SAP has revealed plans to acquire Ariba, an enterprise e-commerce network, for US$4.3 billion as part of the German company’s expansion into cloud computing.
SAP will purchase Ariba for $45 per share — about 20 percent more than its market price. Ariba’s board approved the purchase unanimously. The sale is expected to be completed during the third calendar quarter of 2012, dependent on Ariba shareholder approval.
Ariba will help SAP become a leader in the fast-growing market for cloud-based services geared toward business application collaborations, said coCEOs Bill McDermott and Jim Hagemann Snabe.
Getting in on Cloud
The purchase is just one of SAP’s efforts to enter full force into the cloud applications business. Last week, it unveiled a roadmap for its push into the market that focuses on managing customers, suppliers, employers and financials. Focusing on that market is a smart move for the company right now, Denis Pombriant, analyst at Beagle Research, told the E-Commerce Times.
“It’s good for the industry that the lagging company in cloud computing is becoming more aggressive,” said Pombriant.
The move to invest in an established cloud applications platform rather than attempting to create it on their own is also a calculated decision, and one that many of its competitors also made, said Pombriant.
“SAP, like many market leaders in a paradigm shift, decided to wait until the new paradigm was established and, rather than developing new capabilities suitable to the paradigm, is using its cash to buy in its research and development,” he said. “This is not surprising and you only need to look at the many multibillion-dollar acquisitions that Oracle made last year as validation.”

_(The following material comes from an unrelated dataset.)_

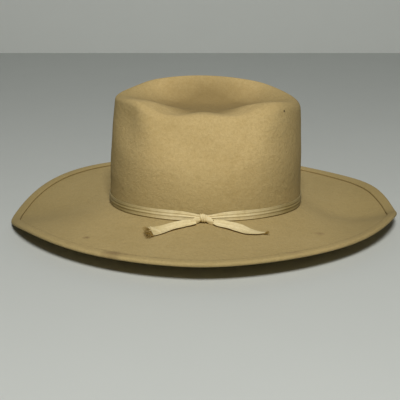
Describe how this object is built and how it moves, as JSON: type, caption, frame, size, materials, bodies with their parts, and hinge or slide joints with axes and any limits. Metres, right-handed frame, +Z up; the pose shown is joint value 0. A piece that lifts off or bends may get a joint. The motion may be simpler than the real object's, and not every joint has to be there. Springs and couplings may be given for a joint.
{
  "type": "cowboy hat",
  "caption": "Felt cowboy hat with a dented teardrop crown, a wide brim with a folded welted edge and a narrow ribbon band tied in a bow at the side.",
  "frame": {"origin": "centre of the brim's outline, on the surface the hat rests on", "axes": "+Z up, -X to the front of the hat, +X to the back, -Y to the wearer's left side with the bow"},
  "size_m": [0.415, 0.374, 0.1486],
  "materials": {
    "felt": "matte fur felt, olive tan",
    "ribbon": "silky ribbon, pale gold",
    "ribbon_thread": "cotton thread, tan",
    "welt_thread": "cotton thread, tan",
    "leather": "tan leather, worn smooth",
    "reed": "natural plastic",
    "tape": "woven cotton tape, brown",
    "sweatband_thread": "waxed thread, pale",
    "bow_ribbon": "narrow ribbon, brown",
    "tag": "plain paper tag",
    "satin": "satin lining, cream",
    "piping": "satin piping, tan",
    "clear": "clear flexible plastic"
  },
  "bodies": {
    "hat": {"felt_body": "felt", "welt_stitching": "welt_thread", "ribbon_band": "ribbon", "ribbon_knot": "ribbon", "ribbon_tacks": "ribbon_thread", "sweatband": "leather", "sweatband_reed": "reed", "reed_tape": "tape", "sweatband_stitching": "sweatband_thread", "sweatband_seam_stitches": "sweatband_thread", "sweatband_seam_tape": "tape", "sweatband_bow": "bow_ribbon", "size_tag": "tag", "lining_side": "satin", "lining_tip": "satin", "lining_piping": "piping", "tip_protector": "clear"},
    "front_tail": {"ribbon_tail_front": "ribbon"},
    "back_tail": {"ribbon_tail_back": "ribbon"}
  },
  "joints": [
    {"name": "front_tail_lift", "type": "hinge", "parent": "hat", "child": "front_tail", "pos_m": [-0.00995, -0.09123, 0.02711], "axis": [-0.3049, 0.9524, 0], "range_deg": [0, 82]},
    {"name": "back_tail_lift", "type": "hinge", "parent": "hat", "child": "back_tail", "pos_m": [0.01128, -0.0914, 0.02698], "axis": [-0.3777, -0.9259, 0], "range_deg": [0, 82]}
  ]
}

What’s more, said Pombriant, is that as SAP makes its push into cloud computing, it’s being very deliberate about its choices.
“The acquisition of Ariba says more about acquiring expertise than technology and the culture transplant is at least as important as technology acquired in the deal,” he said. “In addition to cloud solutions, SAP needs cloud DNA, which even McDermott admits they don’t have in-house, at least in sufficient quantity.”
Bring On the Competition
SAP isn’t the only business management software maker looking to invest in the cloud. Its main rival, Oracle, recently shelled out $1.9 billion for Taleo and another $1.5 billion for RightNow.
“This really improves SAP’s capabilities to compete against Oracle and others,” Dana Gardner, principal analyst at Interarbor Solutions, told the E-Commerce Times.
This type of purchase is one SAP has to make if it wants to remain competitive, said Gardner.
“SAP doesn’t have a choice in getting into this business,” he said. “They need to be in the business applications business, which will eventually integrate with other types of cloud services, such as integration and Infrastructure as a Service. This is exactly what they want to be in right now,” he said.
SAP understands that, said Pombriant, and will be looking to make more acquisitions as the industry grows.
“This is not their first purchase and it won’t be their last,” said Pombriant.
Neither Ariba nor SAP returned our requests for comment.